**EXERCISE DETAILS**
Exactly the lines from the one with "u_cup_seal = revolve(Plane.XZ" to the one with "depsgraph = bpy.context.evaluated_depsgraph_get()", both included, are to be printed again; leave out the rest.
- - - - - - -
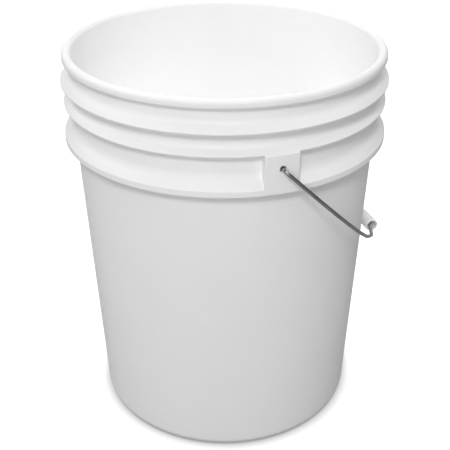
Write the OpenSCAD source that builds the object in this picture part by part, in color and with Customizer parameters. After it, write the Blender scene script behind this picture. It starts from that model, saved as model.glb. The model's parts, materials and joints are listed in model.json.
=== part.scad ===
// Round plastic pail, about 20 litres, with a swinging wire bail and a loose tubular hand grip.
// Millimetres, +Z up. The origin is the centre of the face that the pail stands on.
// The bail turns about the Y axis line through the two ears and hangs towards +X.

/* [Pail body] */
// Overall height, from the foot to the top of the rim
height = 370; // [300:1:450]
// Inside diameter at the mouth
mouth_d = 279.2; // [220:0.2:340]
// Outside diameter where the tapered wall would reach the ground
base_d = 258.8; // [200:0.2:320]
// Thickness of the side wall
wall = 2.4; // [1.8:0.1:3.2]
// Thickness of the bottom panel
bottom_t = 2.6; // [2:0.1:4]
// Depth of the straight neck, from the rim down to the tapered wall
neck_len = 62; // [50:1:70]
// Height of the foot ring under the bottom panel
foot_h = 4; // [2:0.5:8]
// Width of the face that the foot ring stands on
foot_w = 6; // [4:0.5:10]

/* [Rim and rings] */
// How far the rim bead stands out from the neck
bead_reach = 5.8; // [4:0.1:8]
// Height of the rim bead
bead_h = 7.2; // [4:0.1:9]
// How far the upper ring stands out from the neck
upper_reach = 8.8; // [6:0.1:11]
// Depth of the upper ring's lower edge below the rim
upper_drop = 28; // [24:0.1:30]
// How far the lower ring stands out from the neck
lower_reach = 7.3; // [6:0.1:11]
// Depth of the lower ring's lower edge below the rim
lower_drop = 47.7; // [44:0.1:49]
// How far the collar stands out from the neck
collar_reach = 9; // [8:0.1:12]
// Depth of the collar's lower edge below the rim
collar_drop = 82.5; // [78:0.1:90]
// Height of the collar's upright lip
collar_lip = 5.6; // [4:0.1:8]
// Thickness of the rings and of the collar
skirt_t = 2.2; // [1.6:0.1:3]
// Number of ribs under the collar
rib_count = 20; // [8:4:28]
// Thickness of each rib
rib_t = 1.6; // [1:0.1:3]

/* [Ears] */
// Width of each ear pad, across the pail
ear_w = 30.4; // [26:0.2:40]
// Depth of the bail's pivot below the rim
pivot_drop = 60; // [58:0.5:64]
// Diameter of the hole for the bail
ear_hole_d = 5.4; // [4.6:0.1:7]
// Thickness of the ear's face and sides
ear_t = 2.4; // [1.8:0.1:3]
// Height of the round boss behind each hole
boss_h = 1; // [0.6:0.1:1.2]

/* [Bail] */
// Diameter of the steel wire
wire_d = 3.4; // [2.5:0.1:4.2]
// Clear space between each leg and the ear's face
leg_gap = 4.3; // [3:0.1:10]
// Radius of the bow between each leg and its diagonal
bow_r = 165; // [100:1:180]
// Angle of the diagonals from the legs
diagonal_angle = 48; // [44:1:52]
// Clear space between the grip and the rim bead as the bail swings over
swing_gap = 30; // [20:1:60]
// How far the grip's axis stands above the plane of the legs
grip_lift = 7.2; // [5:0.1:9]
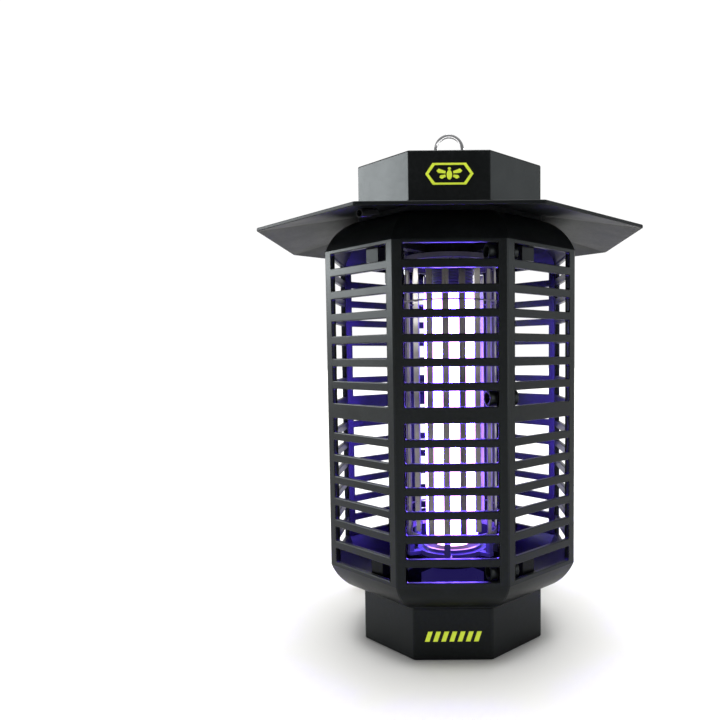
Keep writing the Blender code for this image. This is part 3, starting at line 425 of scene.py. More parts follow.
def metal(name, color, roughness, stretch=(1.0, 1.0, 1.0), scale=260.0, depth=0.00001, tarnish=0.25):
    """Metal with drawing marks along one axis and faint tarnish."""
    made, look = new_material(name)
    mapping = look.feed(look.nodes.new("ShaderNodeMapping"),
                        {"Scale": stretch, "Vector": look.place.outputs["Object"]})
    marks = look.noise(scale, 5.0, 0.65, mapping.outputs["Vector"])
    stains = look.noise(55.0, 4.0, 0.6)
    dull = tuple(channel * (1.0 - tarnish) for channel in color)
    look.finish({"Base Color": look.mixed(look.ranged(stains, 0.0, 1.0), color, dull),
                 "Roughness": look.ranged(marks, roughness - 0.06, roughness + 0.08),
                 "Normal": look.bump(marks, 0.5, depth), "Metallic": 1.0})
    return made


def with_painted_glow(made, color, strength):
    """Let a material also give off a faint light of its own; on parts that are no lamp this is painted light.
    """
    shader = made.node_tree.nodes["Principled BSDF"]
    shader.inputs["Emission Color"].default_value = (*color, 1.0)
    shader.inputs["Emission Strength"].default_value = strength
    return made


def lamp_material():
    """Lit ultraviolet tube: violet light that turns pinker and dimmer towards the rounded foot."""
    made, look = new_material("lamp_glow")
    low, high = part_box("lamp_tube")
    height = look.component("Z")
    foot = look.ranged(height, 1.0, 0.0, low.z - 0.0002, low.z + 0.0085)
    top = look.ranged(height, 1.0, 0.25, high.z - 0.0140, high.z - 0.0010)
    powder = look.noise(300.0, 3.0, 0.6)
    glow = look.maths("MULTIPLY", look.ranged(powder, LAMP_STRENGTH * 0.94, LAMP_STRENGTH * 1.06), top)
    dimmed = look.maths("MULTIPLY", glow, look.ranged(foot, 1.0, 0.012, 0.0, 0.93))
    pink = look.ranged(foot, 0.0, 1.0, 0.45, 0.90)
    look.finish({"Emission Color": look.mixed(pink, (0.13, 0.06, 1.0), (1.0, 0.44, 0.70)),
                 "Emission Strength": dimmed, "Base Color": (0.75, 0.72, 0.85, 1.0), "Roughness": 0.12,
                 "Coat Weight": 0.5, "Normal": look.bump(powder, 0.2, 0.00002)})
    return made


def make_materials():
    """Every material; the lime ink is fluorescent and its glow is also painted light for faces in shade, and
    the milky holder's violet glow is painted light from the tube within.
    """
    black = (0.0034, 0.0040, 0.0043)
    dusty = (0.010, 0.011, 0.012)
    return {
        "black": moulded("black_plastic_satin", black, dusty, 0.34, gloss_level=0.165),
        "brim": moulded("black_plastic_brim", black, dusty, 0.50, gloss_level=0.10),
        "gloss": moulded("black_plastic_polished", (0.006, 0.006, 0.007), (0.014, 0.014, 0.015), 0.17,
                         grain_depth=0.000006, gloss_level=0.08),
        "dark": moulded("lamp_base_grey", (0.030, 0.030, 0.033), (0.045, 0.044, 0.044), 0.40,
                        gloss_level=0.4),
        "insulator": moulded("insulator_grey", (0.070, 0.063, 0.095), (0.052, 0.048, 0.075), 0.42, 1600.0),
        # The holder's violet glow is painted light, standing in for the tube's light shining through it.
        "holder": with_painted_glow(moulded("lamp_holder_painted_glow", (0.040, 0.040, 0.070), (0.030, 0.030, 0.055), 0.30,
                                  1600.0), (0.16, 0.11, 1.0), 0.075),
        "steel": metal("grid_steel", (0.22, 0.205, 0.19), 0.30, (1.0, 1.0, 0.04), 900.0),
        "zinc": metal("zinc_plate", (0.55, 0.56, 0.58), 0.28, scale=700.0, tarnish=0.35),
        "chrome": metal("polished_chrome", (0.80, 0.80, 0.82), 0.10, scale=350.0, depth=0.000003,
                        tarnish=0.08),
        "brass": metal("stamped_brass", (0.78, 0.60, 0.30), 0.26, scale=600.0),
        "rubber": moulded("cable_sheath", (0.013, 0.013, 0.014), (0.05, 0.048, 0.045), 0.56, 1800.0,
                          0.00003, 0.4),
        # The lime print's glow is partly the fluorescent ink and partly painted light that keeps it bright on
        # faces left in shade.
        "lime": with_painted_glow(moulded("printed_lime", LIME, (0.52, 0.64, 0.034), 0.40, 1500.0, 0.00001),
                        LIME, 0.30),
        "board": moulded("solder_mask", (0.02, 0.17, 0.06), (0.03, 0.22, 0.08), 0.36, 1400.0),
        "ferrite": moulded("ferrite_core", (0.040, 0.040, 0.042), (0.08, 0.08, 0.08), 0.66, 900.0),
        "film": moulded("dipped_resin", (0.38, 0.05, 0.03), (0.45, 0.08, 0.05), 0.30, 500.0, 0.00005),
        "sleeve": moulded("printed_sleeve", (0.03, 0.05, 0.18), (0.05, 0.07, 0.22), 0.30, 900.0),
        "copper": metal("enamelled_winding", (0.72, 0.34, 0.18), 0.30, (1.0, 1.0, 30.0), 120.0, 0.00005),
        "lamp": lamp_material(),
    }


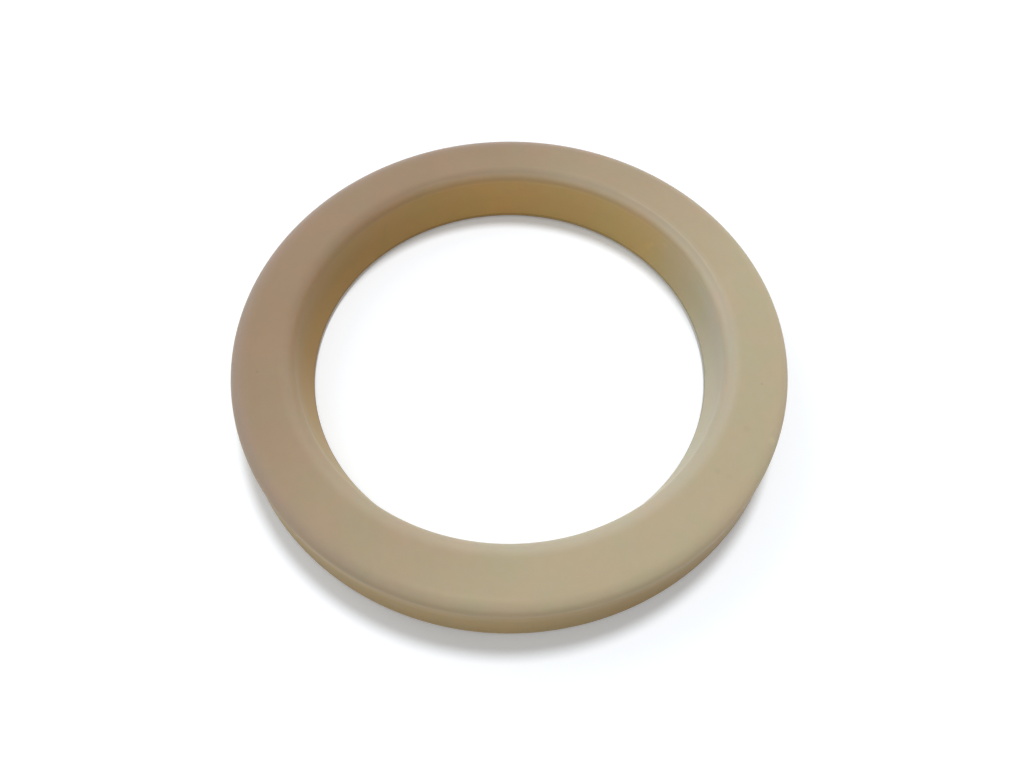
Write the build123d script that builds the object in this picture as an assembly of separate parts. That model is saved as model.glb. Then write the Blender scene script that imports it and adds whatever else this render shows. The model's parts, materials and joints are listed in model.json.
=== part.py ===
from build123d import *

import os
from math import radians, sin

# A U-cup rod seal, moulded in one piece of polyurethane. It lies on the tips of its two lips, with
# its groove down and its closed heel up. +Z is the axis, and z = 0 is the plane of the lip tips.
# All lengths are in millimetres and all angles in degrees.

# What the seal fits between: a rod, and a housing bored this much wider all round
rod_diameter = 70.0
gland_width = 10.0

# Heel, the solid ring at the top that fills the gap between rod and housing. Its corner arcs run
# tangent into the straight lands below them, and meet the flat heel face at a faint edge.
seal_height = 10.0
heel_rod_clearance = 0.05
heel_housing_squeeze = 0.10
heel_inner_corner_radius = 2.0
heel_outer_corner_radius = 1.8
heel_corner_sweep = 75.0
inner_land_length = 3.0
outer_land_length = 3.0

# Lips, which flare past rod and housing until the seal is fitted, and end in a lead-in bevel
inner_lip_interference = 1.25
outer_lip_interference = 0.78
lip_edge_height = 0.65
lip_bevel_width = 0.45

# Groove between the lips
groove_depth = 5.2
groove_mouth_width = 6.2
groove_root_radius = 1.3

rod_radius = rod_diameter / 2
housing_radius = rod_radius + gland_width
heel_inner_radius = rod_radius + heel_rod_clearance
heel_outer_radius = housing_radius + heel_housing_squeeze
lip_inner_radius = rod_radius - inner_lip_interference
lip_outer_radius = housing_radius + outer_lip_interference
inner_tip_radius = lip_inner_radius + lip_bevel_width
outer_tip_radius = lip_outer_radius - lip_bevel_width

# Heights at which the lands meet the corner arcs above them and the flares below them
inner_land_top = seal_height - heel_inner_corner_radius * sin(radians(heel_corner_sweep))
outer_land_top = seal_height - heel_outer_corner_radius * sin(radians(heel_corner_sweep))
inner_flare_start = inner_land_top - inner_land_length
outer_flare_start = outer_land_top - outer_land_length


def blank_section():
    """The half section, as radius and height, before its groove is cut."""
    inner_corner = CenterArc(
        (heel_inner_radius + heel_inner_corner_radius, inner_land_top),
        heel_inner_corner_radius,
        180,
        -heel_corner_sweep,
    )
    outer_corner = CenterArc(
        (heel_outer_radius - heel_outer_corner_radius, outer_land_top),
        heel_outer_corner_radius,
        heel_corner_sweep,
        -heel_corner_sweep,
    )
    heel_face = Line(inner_corner @ 1, outer_corner @ 0)
    lips = Polyline(
        outer_corner @ 1,
        (heel_outer_radius, outer_flare_start),
        (lip_outer_radius, lip_edge_height),
        (outer_tip_radius, 0),
        (inner_tip_radius, 0),
        (lip_inner_radius, lip_edge_height),
        (heel_inner_radius, inner_flare_start),
        inner_corner @ 0,
    )
    return make_face(inner_corner.edges() + heel_face.edges() + outer_corner.edges() + lips.edges())


def groove_section():
    """The groove: straight walls leave a mouth midway between the lip tips, and run tangent into a
    round root midway across the heel."""
    mouth_centre = (inner_tip_radius + outer_tip_radius) / 2
    root_centre = (heel_inner_radius + heel_outer_radius) / 2
    mouth = Line(
        (mouth_centre - groove_mouth_width / 2, 0),
        (mouth_centre + groove_mouth_width / 2, 0),
    )
    root = Pos(root_centre, groove_depth - groove_root_radius) * Circle(groove_root_radius)
    return make_hull(root.edges() + mouth.edges())


u_cup_seal = revolve(Plane.XZ * (blank_section() - groove_section()), Axis.Z)

os.makedirs("parts", exist_ok=True)
export_step(u_cup_seal, "parts/u_cup_seal.step")
print("section width", round(heel_outer_radius - heel_inner_radius, 2))
print("bore at the lips", 2 * lip_inner_radius, "outside at the lips", 2 * lip_outer_radius)
print("lands from", round(inner_flare_start, 3), round(outer_flare_start, 3))
print("to", round(inner_land_top, 3), round(outer_land_top, 3))
print("volume", round(u_cup_seal.volume), "mm3")
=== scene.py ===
import json
from math import asin, atan2, ceil, cos, hypot, pi, radians, sin, tan

import bpy
import numpy as np
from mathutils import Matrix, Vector


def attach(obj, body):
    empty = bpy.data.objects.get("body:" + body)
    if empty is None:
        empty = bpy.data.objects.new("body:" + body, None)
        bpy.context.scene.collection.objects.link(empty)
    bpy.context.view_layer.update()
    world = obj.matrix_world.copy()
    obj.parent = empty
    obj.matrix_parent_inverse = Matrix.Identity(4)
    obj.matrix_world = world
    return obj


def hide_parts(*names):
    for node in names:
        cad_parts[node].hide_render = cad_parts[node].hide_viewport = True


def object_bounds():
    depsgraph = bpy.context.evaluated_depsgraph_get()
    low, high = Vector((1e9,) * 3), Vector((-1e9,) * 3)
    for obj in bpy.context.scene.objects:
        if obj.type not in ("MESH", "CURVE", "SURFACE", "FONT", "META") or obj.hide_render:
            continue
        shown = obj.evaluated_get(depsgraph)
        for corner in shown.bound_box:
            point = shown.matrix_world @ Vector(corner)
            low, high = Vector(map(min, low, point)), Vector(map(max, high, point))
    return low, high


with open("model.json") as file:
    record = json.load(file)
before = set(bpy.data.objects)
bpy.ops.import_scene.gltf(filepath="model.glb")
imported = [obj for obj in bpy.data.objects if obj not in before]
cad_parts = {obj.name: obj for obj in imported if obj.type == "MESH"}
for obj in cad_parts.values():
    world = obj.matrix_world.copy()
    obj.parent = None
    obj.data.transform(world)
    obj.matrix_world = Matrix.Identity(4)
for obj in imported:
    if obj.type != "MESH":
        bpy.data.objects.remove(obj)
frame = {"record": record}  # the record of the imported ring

cadLow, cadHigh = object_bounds()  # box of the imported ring, before anything is added
mounts = {mount["name"]: mount for mount in frame["record"]["mounts"]}
mm = 0.001


# A wall between two heights at one radius, as the mount states it
def landOf(name):
    mount = mounts[name]
    radius = mount["dims"]["r_mm"] * mm
    reach = mount["dims"]["length_mm"] * mm / 2
    middle = mount["pos_m"][2]
    return radius, middle - reach, middle + reach


innerWall, innerKnee, innerLandTop = landOf("rod_bore")
outerWall, outerKnee, outerLandTop = landOf("housing_wall")
heelHeight = cadHigh.z
outerLip = cadHigh.x
print("frame read: heel", round(2000 * outerWall, 2), "mm outside,", round(1000 * heelHeight, 2), "mm high")


seal = {
    "cornerTilt": radians(55),    # turn of a heel corner's lower arc, which rises from its wall
    "heelBlend": 2.6 * mm,        # radius of its upper arc, which runs out into the heel face
    "kneeRounding": 9.0 * mm,     # long bend from each straight wall into its flared lip
    "innerFlare": 1.30 * mm,      # how far the inner lip leans in from the wall above it
    "lipEdgeHeight": 0.65 * mm,
    "lipBevel": 0.45 * mm,
    "edgeRounding": 0.07 * mm,    # trimmed lip edges are nearly sharp
    "grooveMouth": 6.2 * mm,
    "grooveDepth": 5.2 * mm,
    "grooveRoot": 1.3 * mm,       # radius of the groove's round bottom
    "mouthRounding": 0.35 * mm,
    "arcStep": radians(7),        # turn between neighbouring points on an arc
    "runStep": 0.8 * mm,          # length between neighbouring points on a straight run
    "leastStep": 0.001 * mm,      # closer points than this count as one
    "segments": 512,              # steps around the axis
}


# Where the groove's two walls would meet above its round bottom. Each wall runs from its mouth
# corner and touches the root circle, so it turns from the line to the circle's centre by
# asin(radius / distance). The walls' crossing is that of two straight lines.
def grooveApex(innerMouth, outerMouth, centre, radius):
    slopes = []
    for mouth, side in ((innerMouth, 1), (outerMouth, -1)):
        away = hypot(centre[0] - mouth, centre[1])
        angle = atan2(centre[1], centre[0] - mouth) + side * asin(radius / away)
        slopes.append(tan(angle))
    across = (slopes[0] * innerMouth - slopes[1] * outerMouth) / (slopes[0] - slopes[1])
    return across, slopes[0] * (across - innerMouth)


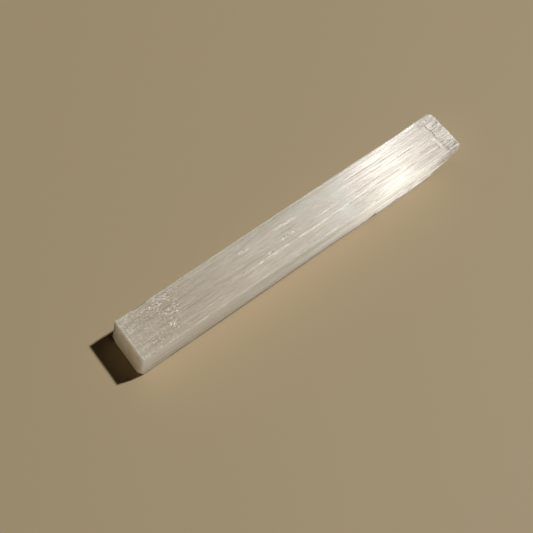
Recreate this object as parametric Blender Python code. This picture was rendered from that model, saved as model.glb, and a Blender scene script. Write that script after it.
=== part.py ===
"""Selenite crystal blade: a stick of fibrous satin spar, sawn square at one end and broken off at
the other, lying on its flat underside.

Frame: metres, +Z up. +X runs along the fibres from the sawn end to the broken end, -Y is the near
long side, and the origin is the middle of the underside.
"""

import math
import random
from collections import namedtuple

import bmesh
import bpy
from mathutils import Matrix, Vector, noise

MM = 0.001

# Driving dimensions
LENGTH = 200.0 * MM
WIDTH = 23.1 * MM
HEIGHT = 18.2 * MM
SAWN_SLANT = math.radians(-0.6)  # how far each end is turned about +Z from square
BROKEN_SLANT = math.radians(2.5)
SLANT_REACH = 6.0 * MM  # the slant of an end is taken up within this length of it

HALF_LENGTH = LENGTH / 2
HALF_WIDTH = WIDTH / 2

# Fibre bundles: each long face is a row of them, each at its own depth that changes along X
BUNDLES_ACROSS = 12
BUNDLES_HIGH = 8
RISER = 0.30 * MM  # width of the slope from one bundle to the next
BUNDLE_STEP = 0.30 * MM  # the most that a bundle lies below the face
STATION = 5.6 * MM  # spacing of the sections along X where a bundle's depth may change
SWELL = 0.10 * MM  # slow unevenness of the split faces

# Arrises: the first line of each face lies ARRIS_MARGIN in, and the arris itself is worn by ARRIS_WEAR
ARRIS_MARGIN = 1.1 * MM
ARRIS_WEAR = 0.32 * MM
BACK_FOOT_WEAR = 1.3 * MM  # the lower back arris is rounder than the others
UNDERCUT_START = -83.0 * MM  # from here on the lower near arris is split away
UNDERCUT_RISE = 1.3 * MM
UNDERCUT_DEPTH = 0.8 * MM

# Ends
BROKEN_STEP = 1.5 * MM  # the fibre ends at the broken end stand this much apart
SAWN_STEP = 0.08 * MM
END_MARGIN = 3.2 * MM  # the last section before each end, further in than the deepest fibre end

# A ledge is a layer split off a face: it lies deeper from start to end, and from low to high across
Ledge = namedtuple("Ledge", "face start end low high depth")
LEDGES = (
    Ledge("top", -35.5 * MM, 30.0 * MM, -HALF_WIDTH, -4.6 * MM, 0.30 * MM),
    Ledge("top", 3.0 * MM, 52.0 * MM, 6.1 * MM, HALF_WIDTH, 0.18 * MM),
    Ledge("top", 92.6 * MM, HALF_LENGTH, -HALF_WIDTH, 8.6 * MM, 0.25 * MM),
    Ledge("back", -30.0 * MM, 3.6 * MM, 0.0, HEIGHT, 0.40 * MM),
    Ledge("back", 45.0 * MM, 79.0 * MM, 0.0, HEIGHT, 0.25 * MM),
    Ledge("back", -78.0 * MM, -8.0 * MM, 0.0, 5.0 * MM, 0.50 * MM),
    Ledge("back", 14.0 * MM, 88.0 * MM, 9.5 * MM, 13.0 * MM, 0.35 * MM),
    Ledge("near", 62.0 * MM, 92.0 * MM, 0.0, 5.0 * MM, 0.45 * MM),
    Ledge("near", -64.0 * MM, 8.0 * MM, 9.5 * MM, 13.0 * MM, 0.25 * MM),
)

# A groove is a split between two bundles, at a fixed place across the face
Groove = namedtuple("Groove", "face start end across depth")
GROOVES = (
    Groove("top", 30.0 * MM, 63.0 * MM, -4.6 * MM, 0.45 * MM),
    Groove("top", -76.5 * MM, -52.0 * MM, -7.4 * MM, 0.30 * MM),
    Groove("top", 68.0 * MM, 75.7 * MM, 1.2 * MM, 0.45 * MM),
    Groove("top", 57.0 * MM, 70.0 * MM, 6.1 * MM, 0.45 * MM),
    Groove("bottom", -48.0 * MM, 26.0 * MM, 6.1 * MM, 0.45 * MM),
)
GROOVE_LIP = 0.30 * MM  # from a groove's floor to where the face is whole again

# A crack runs across the fibres of the top face
Crack = namedtuple("Crack", "place low high depth")
CRACKS = (
    Crack(92.2 * MM, -2.2 * MM, 8.8 * MM, 0.40 * MM),
    Crack(89.4 * MM, -7.6 * MM, -3.8 * MM, 0.40 * MM),
    Crack(-35.5 * MM, -4.9 * MM, -3.2 * MM, 0.40 * MM),
)
CRACK_LIP = 0.35 * MM

# A chip is a piece broken off an arris: a rough face through point, facing outward, of that extent.
# It is lifted towards its two ends along the fibres, where a splinter runs out. All are in mm.
Chip = namedtuple("Chip", "name point outward size rough lift")
CHIPS = (
    Chip("broken_foot", (93.2, -8.2, 5.5), (0.388, -0.809, -0.441), (70, 40, 18), 0.55, 0.0),
    Chip("broken_back_corner", (99.3, 10.7, 11.0), (0.62, 0.77, 0.12), (12, 30, 6), 0.25, 0.0),
    Chip("broken_near_arris", (97.6, -10.9, 17.7), (0.35, -0.55, 0.76), (9, 6, 4), 0.20, 0.6),
    Chip("sawn_near_foot", (-99.2, -10.4, 0.9), (-0.45, -0.55, -0.70), (10, 12, 5), 0.15, 0.0),
    Chip("sawn_back_foot", (-99.3, 10.2, 1.3), (-0.38, 0.62, -0.69), (10, 12, 5), 0.15, 0.0),
    Chip("foot_nick", (43.6, -10.8, 1.0), (0.05, -0.62, -0.78), (5.0, 5, 4), 0.10, 0.6),
    Chip("back_splinter", (-35.0, 10.2, 1.3), (0.01, 0.72, -0.69), (64, 6, 4), 0.25, 1.6),
    Chip("back_flake", (66.0, 10.9, 17.1), (0.02, 0.86, 0.51), (30, 5, 3), 0.15, 1.0),
    Chip("back_chip", (-84.0, 11.0, 17.3), (-0.04, 0.70, 0.71), (11, 4, 3), 0.12, 0.9),
)
CHIP_CUTS = 7  # how finely a chip's face is broken up, along each side
CHIP_GRAIN = (0.10, 0.75)  # per mm: long along the fibres and short across them

SATIN_COLOUR = (0.80, 0.77, 0.72, 1.0)
SATIN_ROUGHNESS = 0.34
SEED = 29


def clear_scene():
    for obj in list(bpy.data.objects):
        bpy.data.objects.remove(obj, do_unlink=True)


def new_collection(name):
    collection = bpy.data.collections.new(name)
    bpy.context.scene.collection.children.link(collection)
    return collection


def satin_spar():
    """Milky, silky gypsum."""
    material = bpy.data.materials.new("satin_spar")
    material.use_nodes = True
    shader = material.node_tree.nodes["Principled BSDF"]
    shader.inputs["Base Color"].default_value = SATIN_COLOUR
    shader.inputs["Roughness"].default_value = SATIN_ROUGHNESS
    shader.inputs["Metallic"].default_value = 0.0
    shader.inputs["IOR"].default_value = 1.52
    return material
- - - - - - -
**EXERCISE ANSWER**
u_cup_seal = revolve(Plane.XZ * (blank_section() - groove_section()), Axis.Z)

os.makedirs("parts", exist_ok=True)
export_step(u_cup_seal, "parts/u_cup_seal.step")
print("section width", round(heel_outer_radius - heel_inner_radius, 2))
print("bore at the lips", 2 * lip_inner_radius, "outside at the lips", 2 * lip_outer_radius)
print("lands from", round(inner_flare_start, 3), round(outer_flare_start, 3))
print("to", round(inner_land_top, 3), round(outer_land_top, 3))
print("volume", round(u_cup_seal.volume), "mm3")
=== scene.py ===
import json
from math import asin, atan2, ceil, cos, hypot, pi, radians, sin, tan

import bpy
import numpy as np
from mathutils import Matrix, Vector


def attach(obj, body):
    empty = bpy.data.objects.get("body:" + body)
    if empty is None:
        empty = bpy.data.objects.new("body:" + body, None)
        bpy.context.scene.collection.objects.link(empty)
    bpy.context.view_layer.update()
    world = obj.matrix_world.copy()
    obj.parent = empty
    obj.matrix_parent_inverse = Matrix.Identity(4)
    obj.matrix_world = world
    return obj


def hide_parts(*names):
    for node in names:
        cad_parts[node].hide_render = cad_parts[node].hide_viewport = True


def object_bounds():
    depsgraph = bpy.context.evaluated_depsgraph_get()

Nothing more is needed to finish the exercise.